Israël garderait ses blocs de colonies et 80% de ses colons. Mais l’ « offre généreuse » de Sharon aurait bonne allure sur une carte, et, croit-il, la viabilité est une notion trop compliquée à comprendre pour la plupart des gens, y compris les décideurs. Mais pour Abbas c’est perdant-perdant. Dites « oui » et vous serez le fantoche qu’Israël a cherché pendant toutes ces années, celui qui approuverait un mini-état non-viable et l’apartheid. Dites « non » et Sharon va bondir : « Voyez !! Les Palestiniens ont encore refusé une offre généreuse ! Manifestement ils ne veulent pas la paix !” Et Israël, en toute impunité, sera libre d’étendre son contrôle des Territoires Occupés pendant les années à venir, protégé de la critique par l’annexion des blocs de colonies sous soutien américain.
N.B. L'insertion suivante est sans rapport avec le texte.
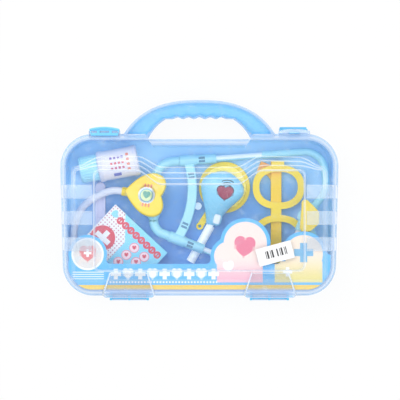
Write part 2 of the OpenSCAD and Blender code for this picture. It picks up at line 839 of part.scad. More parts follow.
// Half channel that backs a rod from its coupler to its bend
module arm_channel(at, turn) {
    color(toy_blue) from_tee(at, turn) difference() {
        rod(arm_r - 0.3, sleeve_l / 2 + coupler_l + seam, rod_l - 2 * seam);
        rod(rod_r, sleeve_l / 2 + coupler_l - over, rod_l + 2 * over);
        rotate([-45, 0, 0]) translate([sleeve_l / 2 + coupler_l - over, -2 * arm_r, 0.2])
            cube([rod_l + 2 * over, 4 * arm_r, 2 * arm_r]);
    }
}

module arm_channel_upper() {
    arm_channel(upper_tee, upper_turn);
}

module arm_channel_lower() {
    arm_channel(lower_tee, lower_turn);
}

// Bent tube that takes the rod's end
module arm_bend(at, turn, way, last) {
    color(toy_blue) from_tee(at, turn) difference() {
        translate([bend_start, 0, 0])
            run(arm_r, [[arm_leg, 0], [first_bend, way * 90], [mid_leg, 0], [last_bend, way * bend_rest],
                [last - socket_lap, 0]]);
        rod(rod_r, bend_start - over, rod_grip + over + 0.2);
    }
}

module arm_bend_upper() {
    arm_bend(upper_tee, upper_turn, -1, upper_last);
}

module arm_bend_lower() {
    arm_bend(lower_tee, lower_turn, 1, lower_last);
}

junction_at = upper_knee + upper_last * upper_aim;
socket_turns = [upper_turn - 90 - bend_rest + 180, lower_turn + 90 + bend_rest - 180, -112];
socket_rs = [arm_r + 1.2, arm_r + 1.1, arm_r + 1.3];
socket_l = 17;
hub_r = arm_r + 4.4;
hub_half_t = arm_r + 1.4;
socket_deep = socket_lap - 0.3;       // where a socket's bore ends, from the middle

module tube_junction() {
    color(toy_blue) headset() translate([junction_at[0], junction_at[1], 0]) difference() {
        union() {
            rotate([0, 0, 7]) rotate_extrude()
                polygon([[0, -hub_half_t], [hub_r - 3.6, -hub_half_t], [hub_r, -2.6], [hub_r, 2.6],
                    [hub_r - 3.6, hub_half_t], [0, hub_half_t]]);
            for (i = [0:2]) rotate([0, 0, socket_turns[i]]) rod(socket_rs[i], 2, socket_l - 2);
        }
        for (turn = socket_turns) rotate([0, 0, turn]) rod(arm_r + 0.1, socket_deep, socket_l);
    }
}

// Flexible tube: its route from the chest piece, along the floor, up to the junction
tube_route = [
    [-82, 25.4, 17.7], [-86, 26, 17.5], [-91, 26.6, 17.2], [-98, 26.3, 16.8], [-108.5, 22.6, 15.8],
    [-119.5, 16.8, 14.6],
    [-129.5, 7.8, 11.6], [-136, -3.6, 8.8], [-139.2, -17, 6.9], [-139.2, -30, 6.1], [-136, -44, 6.1],
    [-129, -57, 6.1], [-118, -67, 6.1], [-104, -73, 6.1], [-88, -75, 6.1], [-70, -75, 6.1], [-50, -75, 6.1],
    [-30, -75, 6.1], [-10, -75, 6.1], [10, -75, 6.1], [30, -75, 6.1], [50, -75, 6.1], [70, -75, 6.1],
    [88, -74.5, 6.1], [100, -71, 6.8], [107.5, -63, 9], [109.5, -53, 12.6], [108.4, -44, 16.2],
    [107.2, -34.5, 18.6], [107.6, -25.6, 20.1], [109.9, -19.5, 19.7], [112.4, -13.4, 19.2]
];
tube_sides = 10;

function unit(v) = v / norm(v);
function along(path, i) = unit(path[min(i + 1, len(path) - 1)] - path[max(i - 1, 0)]);

module sweep(path, r, sides) {
    skin([for (i = [0:len(path) - 1])
        let (t = along(path, i), s = unit(cross([0, 0, 1], t)), u = cross(t, s))
        [for (j = [0:sides - 1]) let (a = 360 * j / sides) path[i] + r * (cos(a) * s + sin(a) * u)]]);
}

module chest_tube() {
    color(toy_white) sweep(tube_route, tube_r, tube_sides);
}

heart_at = [-59.8, 21.6];
heart_turn = -98;
heart_scale = heart_w / 32;
heart_lift = flange_r + 0.4;
heart_points = 40;
neck_r = tube_r + 0.7;

// A full heart curve about its middle, drawn in evenly towards it
function heart_curve(inset) =
    let (k = 1 - 2 * inset / heart_w)
    [for (i = [0:heart_points - 1]) let (t = i * 360 / heart_points)
        k * heart_scale * [16 * sign(sin(t)) * pow(abs(sin(t)), 2),
            13 * cos(t) - 5 * cos(2 * t) - 2 * cos(3 * t) - cos(4 * t) + 2.5]];

module heart_half(way, edge) {
    rings = concat([lift(heart_curve(0), 0)],
        [for (a = [0:30:90])
            lift(heart_curve(edge * (1 - cos(a))), way * (heart_half_t - edge + edge * sin(a)))]);
    skin(way > 0 ? [for (i = [len(rings) - 1:-1:0]) rings[i]] : rings);
}

module place_heart() {
    headset() translate([heart_at[0], heart_at[1], heart_lift + heart_half_t]) rotate([0, 0, heart_turn])
        children();
}

// The front half has a round recess for its print, the back half the spigot that holds the tube
module heart_front() {
    color(toy_yellow) place_heart() difference() {
        translate([0, 0, 0.1]) heart_half(1, 2.6);
        translate([0, heart_w * 0.05, heart_half_t - 0.4]) cylinder(r = heart_w * 0.2, h = over + 0.4);
    }
}

module heart_back() {
    spigot = heart_w * 0.455;
    color(toy_yellow) place_heart() difference() {
        union() {
            heart_half(-1, 1.6);
            translate([0, 6 - spigot, -neck_r + 0.2]) rotate([90, 0, 0]) cylinder(r = neck_r, h = 10);
        }
        translate([0, -spigot, 0.2 - neck_r]) rotate([90, 0, 0]) cylinder(r = tube_r + 0.1, h = 10);
        translate([0, 0, 5]) cube([heart_w, 2 * heart_w, 10], center = true);
    }
}

// ---------- pulse meter ----------

egg_at = [13.3, -11.2];
egg_turn = -14;
egg_z = floor_z + mirror_t + egg_t / 2 + 0.6;
egg_neck_w = 6.4;
egg_drop = egg_z - floor_z - stem_r - 0.1;
egg_rings = 20;
egg_sides = 14;
stem_turn = 150.4;

// Half width along the egg, from its neck at 0 to its round end at 1
function egg_half_w(u) =
    max(0.4, egg_neck_w * (1 - u) + (egg_w / 2 - 0.28 * egg_neck_w) * pow(sin(180 * pow(u, 2.1)), 0.62));

function egg_ring(u, way) =
    let (w = egg_half_w(u), h = min(egg_t / 2, 0.56 * w + 0.9 * pow(1 - u, 3)))
    [for (j = [0:egg_sides]) let (a = 180 * j / egg_sides)
        [w * cos(a), u * egg_l, egg_z - egg_drop * pow(1 - u, 3) + way * (0.05 + h * pow(sin(a), 0.8))]];

module egg_half(way) {
    rings = [for (i = [0:egg_rings]) egg_ring((1 - cos(180 * i / egg_rings)) / 2, way)];
    skin(way > 0 ? [for (i = [egg_rings:-1:0]) rings[i]] : rings);
}

module place_egg() {
    translate([egg_at[0], egg_at[1], 0]) rotate([0, 0, egg_turn]) children();
}

// The button stands in a pocket on the right shoulder of the neck
button_at = [4.4, 7.5];
button_w = 7.3;
button_l = 10.6;
button_floor = egg_z - egg_drop * pow(1 - (button_at[1] + button_l / 2 + 1.5) / egg_l, 3) + 0.3;
button_h = 3.6;

module button_outline(grow) {
    offset(r = 2.4 + grow) square([button_w - 4.8, button_l - 4.8], center = true);
}

module button_well(grow, low, h) {
    translate([button_at[0], button_at[1], low]) linear_extrude(h) button_outline(grow);
}

module neck_bore() {
    translate([0, -over, egg_z - egg_drop]) rotate([-90, 0, 0]) cylinder(r = stem_r - 1.1, h = 6);
}

module pulse_front() {
    color(toy_blue) place_egg() difference() {
        union() {
            egg_half(1);
            button_well(1.5, button_floor, 3.9);
        }
        button_well(gap, button_floor + 0.7, 10);
        neck_bore();
    }
}

module pulse_back() {
    color(toy_blue) place_egg() difference() {
        egg_half(-1);
        neck_bore();
    }
}

module pulse_button() {
    color(toy_white) place_egg() button_well(0, button_floor + 0.9 + button_travel, button_h);
}

module pulse_handle() {
    color(toy_white) translate([egg_at[0], egg_at[1], floor_z + stem_r + 0.1]) rotate([0, 0, stem_turn])
        rotate([-90, 0, 0]) difference() {
            union() {
                translate([0, 0, 1.45]) cylinder(r = stem_r, h = stem_l);
                translate([0, 0, -3.2]) cylinder(r = stem_r - 2.2, h = 8);
            }
            translate([0, 0, 8]) cylinder(r = stem_r - 1.4, h = stem_l);
        }
}

// ---------- hand mirror ----------

mirror_at = [27.8, 30.2];
mirror_stem_turn = 237.5;
mirror_stem_l = 51;
mirror_band = 4;
mirror_depth = 1.6;

module mirror_frame() {
    color(toy_yellow) translate([mirror_at[0], mirror_at[1], floor_z]) difference() {
        union() {
            cylinder(r = mirror_r, h = mirror_t);
            rotate([0, 0, mirror_stem_turn]) translate([0, -3.5, 0])
                cube([mirror_stem_l, 7, mirror_t - over]);
            rotate([0, 0, mirror_stem_turn]) translate([mirror_stem_l, 0, 0])
                cylinder(r = 4, h = mirror_t - 0.8);
        }
        translate([0, 0, mirror_t - mirror_depth])
            cylinder(r = mirror_r - mirror_band, h = 2 * mirror_depth);
        rotate([0, 0, mirror_stem_turn]) translate([mirror_stem_l, 0, -over])
            cylinder(r = 1.8, h = mirror_t + over);
    }
}

module mirror_face() {
    color([0.85, 0.87, 0.9]) translate([mirror_at[0], mirror_at[1], floor_z + mirror_t - mirror_depth])
        cylinder(r = mirror_r - mirror_band - 0.1, h = 0.8);
}

// Small round cap lying beside the bridge
module round_cap() {
    color(toy_white) translate([-1.6, 9.4, floor_z]) difference() {
        cylinder(r = 4.1, h = 7);
        translate([0, 0, 1.2]) cylinder(r = 2.7, h = 7);
    }
}

// ---------- glasses ----------

glasses_at = [87.8, 2.8];
rim_power = 2.3;
rim_y = (rim_w + bridge_gap) / 2;
rim_z = floor_z + 2 * temple_t + 0.6;
hinge_y_reach = rim_y + rim_w / 2 + 4.4;
temple_x = -2.6;
hook_r = 16;

function rim_curve(a, b) =
    [for (i = [0:47]) let (t = i * 7.5, c = cos(t), s = sin(t))
        [a * sign(c) * pow(abs(c), 2 / rim_power), b * sign(s) * pow(abs(s), 2 / rim_power)]];

// A band of even width along a path
function side_of(path, i, w) =
    let (t = unit(path[min(i + 1, len(path) - 1)] - path[max(i - 1, 0)]))
    path[i] + w * [-t[1], t[0]];

module ribbon(path, w) {
    polygon(concat([for (i = [0:len(path) - 1]) side_of(path, i, w / 2)],
        [for (i = [len(path) - 1:-1:0]) side_of(path, i, -w / 2)]));
}

module glasses_frame() {
    color(toy_yellow) translate([glasses_at[0], glasses_at[1], rim_z]) difference() {
        union() {
            linear_extrude(rim_t) {
                for (side = [-1, 1])
                    translate([0, side * rim_y]) polygon(rim_curve(rim_h / 2, rim_w / 2));
                translate([temple_x - 5.5, -bridge_gap / 2 - 3]) square([11, bridge_gap + 6]);
            }
            for (side = [-1, 1])
                translate([temple_x + 1.8 - 7, side > 0 ? hinge_y_reach - 8 : -hinge_y_reach, 0.2])
                    cube([14, 8, rim_t + 1.2]);
        }
        for (side = [-1, 1]) {
            translate([0, side * rim_y, -over]) linear_extrude(rim_t + 3)
                polygon(rim_curve(rim_h / 2 - rim_band, rim_w / 2 - rim_band));
            translate([temple_x + 1.8 - 5, side > 0 ? hinge_y_reach - 2 : -hinge_y_reach - over, rim_t])
                cube([10, 2 + over, 3]);
        }
    }
}

// A folded temple runs across the front's back and ends in an ear hook
module temple(z, way) {
    color(toy_yellow) translate([glasses_at[0], glasses_at[1], z]) mirror([0, way > 0 ? 1 : 0, 0])
        linear_extrude(temple_t) {
            ribbon(concat([[temple_x, -hinge_y_reach]],
                [for (a = [0:11:66]) [temple_x - hook_r * (1 - cos(a)), 32.5 + hook_r * sin(a)]],
                [[temple_x - hook_r * (1 - cos(66)) - 9.5, 32.5 + hook_r * sin(66) + 4.2]]), temple_w - 1);
        }
}

module temple_upper() {
    temple(floor_z + temple_t + 0.3, 1);
}

module temple_lower() {
    temple(floor_z, -1);
}

// ---------- hammer ----------

hammer_at = [120, 0];

module reflex_hammer() {
    color(toy_yellow) translate([hammer_at[0], hammer_at[1], headset_z + 12.9]) {
        difference() {
            linear_extrude(hammer_t) offset(r = 4)
                polygon([[-3.5, 12.6], [7.4, 1.6], [7.4, -8], [0.5, -14], [-5.5, -14]]);
            translate([2, -3, hammer_t - 0.8]) cylinder(r = 4, h = over + 0.8);
        }
        translate([-3, -8, hammer_t / 2]) rotate([90, 0, 0]) rotate([0, -4, 0])
            cylinder(r = hammer_stem_r, h = hammer_l);
    }
}

back_shell();
front_shell();
latch_left();
latch_right();
insert_card();
jar_body();
jar_cap();
medicine_carton();
thermometer();
heart_front();
heart_back();
chest_tube();
headset_bridge();
ear_elbow_upper();
ear_elbow_lower();
arm_rod_upper();
arm_rod_lower();
arm_channel_upper();
arm_channel_lower();
arm_bend_upper();
arm_bend_lower();
tube_junction();
pulse_front();
pulse_back();
pulse_button();
pulse_handle();
mirror_frame();
mirror_face();
round_cap();
glasses_frame();
temple_upper();
temple_lower();
reflex_hammer();
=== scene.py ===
"""Toy doctor case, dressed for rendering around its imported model.

The case lies on its back. X runs across it, Y towards the handle and Z from the back face to the clear
lid. Shapes are worked out in millimetres as numpy arrays, and become metres when a piece is made.
"""

import math

import bmesh
import bpy
import mathutils
import numpy as np
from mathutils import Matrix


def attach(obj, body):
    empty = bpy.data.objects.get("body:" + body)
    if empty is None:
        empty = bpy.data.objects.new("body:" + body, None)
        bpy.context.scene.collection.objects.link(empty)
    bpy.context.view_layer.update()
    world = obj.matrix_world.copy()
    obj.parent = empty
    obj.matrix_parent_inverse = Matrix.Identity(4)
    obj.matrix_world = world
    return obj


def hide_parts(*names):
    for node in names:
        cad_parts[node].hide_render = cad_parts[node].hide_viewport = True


bl_info = {
    "name": "Toy doctor case",
    "version": (1, 0, 0),
    "blender": (4, 5, 0),
    "location": "3D View > Sidebar > Toy case",
    "description": "Moulded case with a clear lid, its packed toys, their prints and a white stage",
    "category": "Add Mesh",
}

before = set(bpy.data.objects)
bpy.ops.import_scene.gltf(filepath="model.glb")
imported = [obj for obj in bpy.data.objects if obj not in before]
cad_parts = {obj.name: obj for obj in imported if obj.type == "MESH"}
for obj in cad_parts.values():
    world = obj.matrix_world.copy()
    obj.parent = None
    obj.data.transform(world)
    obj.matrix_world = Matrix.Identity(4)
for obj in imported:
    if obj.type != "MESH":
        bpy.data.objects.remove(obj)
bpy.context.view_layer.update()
MM = 0.001

# ---------- sizes shared by several pieces, in millimetres ----------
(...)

L’unilatéralisme israélien ne veut dire qu’une seule chose : il n’a rien à offrir aux Palestiniens, rien qui vaille d’être négocié. La Feuille de Route avance que seule une vraie fin de l’occupation et l’établissement d’un Etat palestinien viable verront la fin de ce conflit et de ses conséquences internationales.
Une vraie solution par deux Etats est peut-être déjà morte, victime de l’expansionnisme israélien. Une « solution » par deux Etats basée sur l’Apartheid ne peut être une alternative acceptable pour aucun d’entre nous.
Pourtant l’Apartheid est à nouveau sur nous. Sharon doit agir rapidement pour compléter l’œuvre de sa vie avant le terme de son mandat l’an prochain. C’est le point crucial. Nous ne pouvons pas nous permettre de dériver notre attention sur une autre question, même importante. C’est : une solution juste et viable maintenant, ou l’Apartheid maintenant.
Nous pourrions bien nous trouver avec la perspective d’une autre lutte anti-apartheid à grande échelle quinze ans après la chute de l’Apartheid Sud-Africain. A mon avis, nous saurons d’ici six mois.